Medications to counter cocaine, methamphetamine and marijuana use have yet to be developed.

But, McLellan predicts pharmaceutical companies will market new drugs to meet the growing demand

At least at first, many in the 12-step movement and other treatment programs are likely to be skeptical of the increasing medicalization of treatment

Robert, who doesn’t want his last name used, is a 20-year Alcoholics Anonymous member, who attends meetings and sponsors many other alcoholics. He said that AA believes alcoholism and addiction have to be addressed spiritually and emotionally.

“We don’t oppose people getting medical treatment. In many cases, especially when people are detoxing, we recommend it. By the same token, we’re not of the mind there’s a quick fix.”

At the Riverside Recovery Center, a six-bed residential treatment center about 60 miles east of Los Angeles, administrator Jesse Green said he’s often leery of sending his clients to doctors.

“When you’re dealing with drug addicts, they’re going to say, ‘I have this [pain]. It works against us in a way.”

Riverside’s website emphasizes its philosophy of peer interaction, mutual self-help and changing the addict’s environment, known as the social model of drug treatment.

Green said he’d rather his clients not take methadone or similar drugs.

“It’s a catch-22 business. I have people come in and they get hooked on legal pharmaceuticals.”

“The tug-of-war is ancient between the social and medical model,” Senella said.

But it may end in a truce.

A group of physicians and drug care professionals are trying to bridge the gap by adopting a hybrid model that includes evidence-based treatment and medication.

“The weight of science is toward medication-assisted treatment,” said David Smith, an adjunct professor at the UCSF School of Nursing who teaches courses on addiction care, and the founder of the Haight Ashbury Clinic.

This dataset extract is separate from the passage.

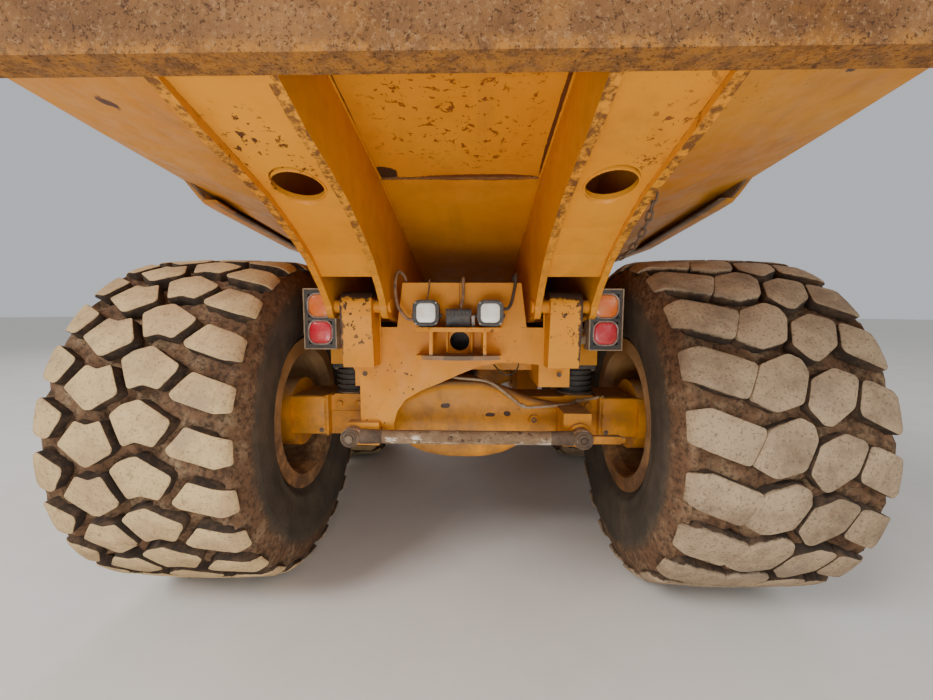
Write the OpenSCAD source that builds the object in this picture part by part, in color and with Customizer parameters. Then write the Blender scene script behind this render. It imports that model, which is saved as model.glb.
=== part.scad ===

“The model is diabetes. If you can recover by diet and exercise, you don’t need medication. This is medical thinking brought to the addiction field.

Those drug treatment programs that don’t embrace the ACA-inspired changes aren’t likely to survive for long, predict Rawson and other observers.

“The train has left the station,” Smith said. “You can have critics but you can’t say the practice of medicine can’t be in the hands of physicians.”